24.11.06

Infortúnio dos Afortunados

O Infortúnio dos Afortunados
Publicada no jornal Gazeta do Sul, de Santa Cruz do Sul, em 27/11/2006
http://www.gazetadosul.com.br/default.php?arquivo=_noticia.php&intIdConteudo=65743&intIdEdicao=1017

Por Paulo Heuser


“Não é reduzindo o salário dos parlamentares que vamos compensar o salário de todas as pessoas que recebem o mínimo.” – elucidativa manifestação de um nobre representante do povo na Câmara Federal. A tese defendida pelo nobre representante é a de que o acréscimo representado pelo aumento do salário dos congressistas, que passaria de R$ 12,8 mil para R$ 24,5 mil, nada representa, quando comparado com a soma dos vencimentos daqueles que percebem o salário mínimo.

Pobres parlamentares, eternamente incompreendidos pelo povo que lhes outorgou o poder de legislar em nome de outros, não propriamente daqueles que lhes conferiram este poder. O que poderia esperar esse povo – esse de distante – se os conduz repetidamente ao Congresso, apesar de tudo que se vê, se ouve e se lê? Isto quando se lê, já que esta capacidade funcional foi subtraída da maior parte da população. Se não bastasse a incompreensão por parte dos seus representados, soma-se a de algum colega de infortúnio que se levanta, incompreensivelmente, contra o mais do que justo aumento. Será um louco travestido de São Francisco de Assis? Logo às vésperas do Natal? As compras de dezembro só aparecerão na fatura do cartão no ano que vem.

O infortúnio dos nobres representantes do povo não cessa por aí. Há incompreensão também por parte da imprensa internacional. O Jornal El Pais, da Espanha, publicou matéria com o título: “La fortuna de ser diputado” – A sorte de ser deputado -, em 15 de novembro de 2006, a respeito da situação econômica invejável dos deputados brasileiros, na opinião daquele periódico. Como alguém que vive num continente como a Europa vai poder julgar se R$ 8,3 mil por mês para pagamento de passagens é um exagero? Sabem lá eles o que é voar nos céus brasileiros nos dias de hoje? Emoção comprável através do cartão de crédito. Poderá um espanhol dizer que R$ 92,9 mil mensais, acumuladas todas as benesses que cominuem o sofrimento parlamentar, é um rendimento exagerado? O artigo de El Pais menciona um manual de 330 páginas que explicaria como utilizar os cerca de 180 serviços oferecidos pelo Congresso aos seus infortunados membros.
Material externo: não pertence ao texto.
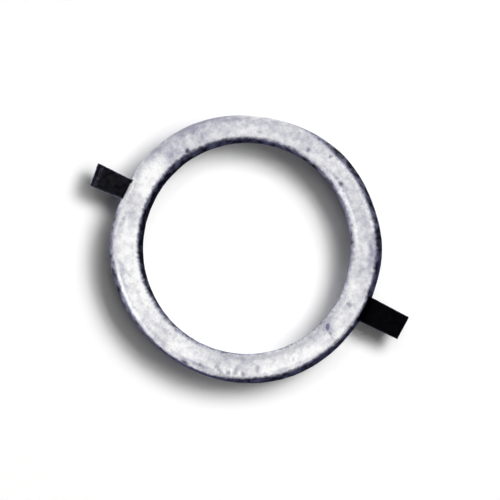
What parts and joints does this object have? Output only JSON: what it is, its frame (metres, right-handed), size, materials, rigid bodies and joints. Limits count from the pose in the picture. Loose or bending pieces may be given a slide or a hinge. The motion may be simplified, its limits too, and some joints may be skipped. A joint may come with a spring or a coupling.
{
  "type": "corona ring",
  "caption": "Round-section corona ring with an open centre and two flat bar lugs, cast into its outside opposite each other, for holding it round a line fitting.",
  "frame": {"origin": "the ring's centre, at half its height, in the middle of the open centre", "axes": "+Z along the ring's axis, away from the surface it lies on; +X out along the middle of the long lug; the short lug points to -X"},
  "size_m": [0.3469, 0.27, 0.03],
  "materials": {
    "ring_casting": "as cast, bright but mottled, with small pits and grey patches",
    "lug_paint": "black paint on flat bar, worn at the edges"
  },
  "bodies": {
    "root": {"ring": "ring_casting", "long_lug": "lug_paint", "short_lug": "lug_paint"}
  },
  "joints": []
}
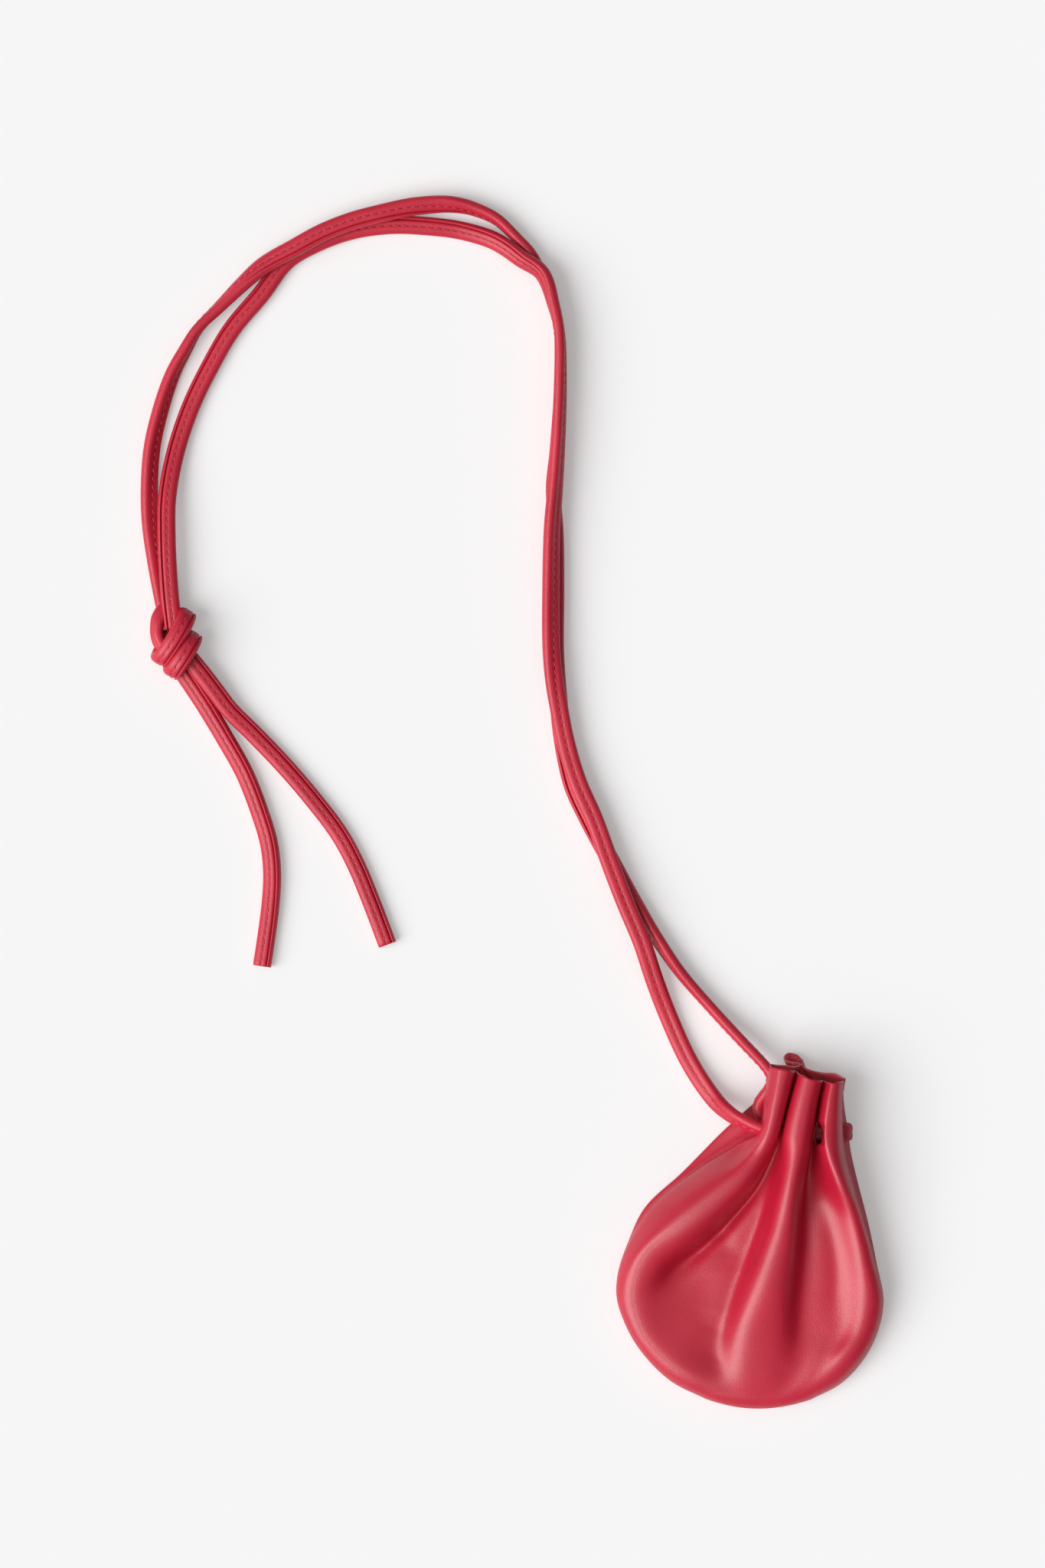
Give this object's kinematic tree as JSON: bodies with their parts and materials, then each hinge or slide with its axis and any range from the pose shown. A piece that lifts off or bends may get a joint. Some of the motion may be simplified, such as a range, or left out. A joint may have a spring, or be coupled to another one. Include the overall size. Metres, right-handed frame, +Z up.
{
  "type": "leather drawstring pouch",
  "caption": "Small gathered leather pouch lying on its back, with fluted open neck and a long flat drawcord laced through it, knotted near its ends.",
  "frame": {"origin": "on the floor under the middle of the pouch's outline, with the drawcord left out", "axes": "+Z up from the floor to the pouch's front, +Y from the pouch's bottom lip towards its mouth, +X to the right when its front is seen from above"},
  "size_m": [0.3238, 0.5281, 0.028],
  "materials": {
    "pouch_leather": "soft satin",
    "cord_leather": "soft satin"
  },
  "bodies": {
    "root": {"pouch_body": "pouch_leather", "strap_lacing": "cord_leather", "strap_front_run": "cord_leather", "strap_back_run": "cord_leather", "strap_knot": "cord_leather", "strap_tail_left": "cord_leather", "strap_tail_right": "cord_leather"}
  },
  "joints": []
}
Fico a imaginar como seria o MBP – Manual de Benefícios do Povão. Um planejamento econômico de como se deve gastar R$ 350 por mês. Discute-se o novo mínimo, que será de R$ 367, pela proposta do governo. Colocados lado a lado, o manual do congressista e o MBP, comporiam um díptico hiper-realista entre a boa fortuna e o infortúnio.

Afortunados somos nós, pois além dos inestimáveis serviços prestados pelo Congresso, contamos também com os serviços prestados pelos bombeiros. Quanto perceberá um bombeiro, que arrisca diariamente a própria vida para salvar a vida dos usuários do estranho díptico formado pelos dois manuais?